I loved the inclusion of the parents in this story. Ari and his mom share a sweet relationship that’s mostly composed of fun bickering, but it’s apparent how much they love each other. Dante and his dad are the same way, fighting over nothing and conspiring over everything. For years, my mom was one of my closest friend, and seeing similar relationships portrayed in this novel was fantastic. My mom actually read this book after much insistence. She read it just a few months before her passing. I remember the day she finished it. She looked at me in all seriousness and told me she loved it, and that she loved Dante the most. I cannot begin to explain how much that meant to me.
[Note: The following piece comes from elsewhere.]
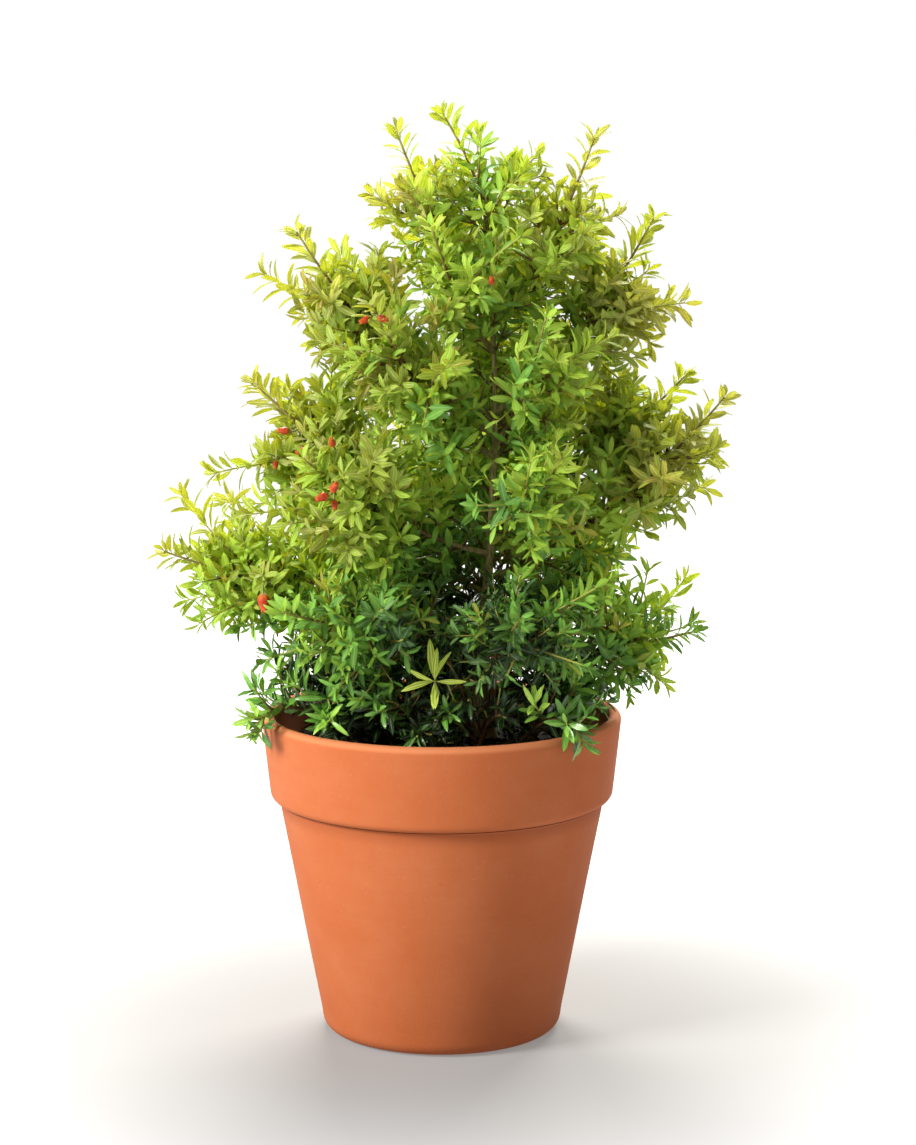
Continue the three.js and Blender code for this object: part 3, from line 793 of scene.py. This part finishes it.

Sexuality is explored in this novel as well. Both of the main characters discuss their sexuality multiple times, in more ways than one. It is done in very realistic ways, especially during the time period it’s set in. Personally, I am open to loving any person, outside of their gender, so this resonated with me. It is incredibly important to shed light on the struggles that people who are not straight face nowadays, and have faced for years, and for that, this book is important. It teaches acceptance and love despite society’s cruelty. And it brings to life a love story like no other.

“The whole world seemed to be quiet and calm and I wanted to be the world and feel like that.”

So for these reasons, and many others, Aristotle and Dante Discover the Secrets of the Universe is my favorite book. Simple as that. It still makes me laugh, cry, and remember. It is now something that constantly connects me to my mother, to my culture, to my younger self, and it is something I never want to let go.

I know this book isn’t perfect. Far from it. But there’s nothing I would change in it. I love the author, Benjamin Alire Saenz, to pieces, and I’m grateful that he wrote such an amazing, memorable story.

And every summer, especially when it’s raining, I’ll think of Ari and Dante. I’ll think of them and life will be just a little bit more bearable.


Me, with my four copies of Ari & Dante. In English, German, Spanish, and audiobook.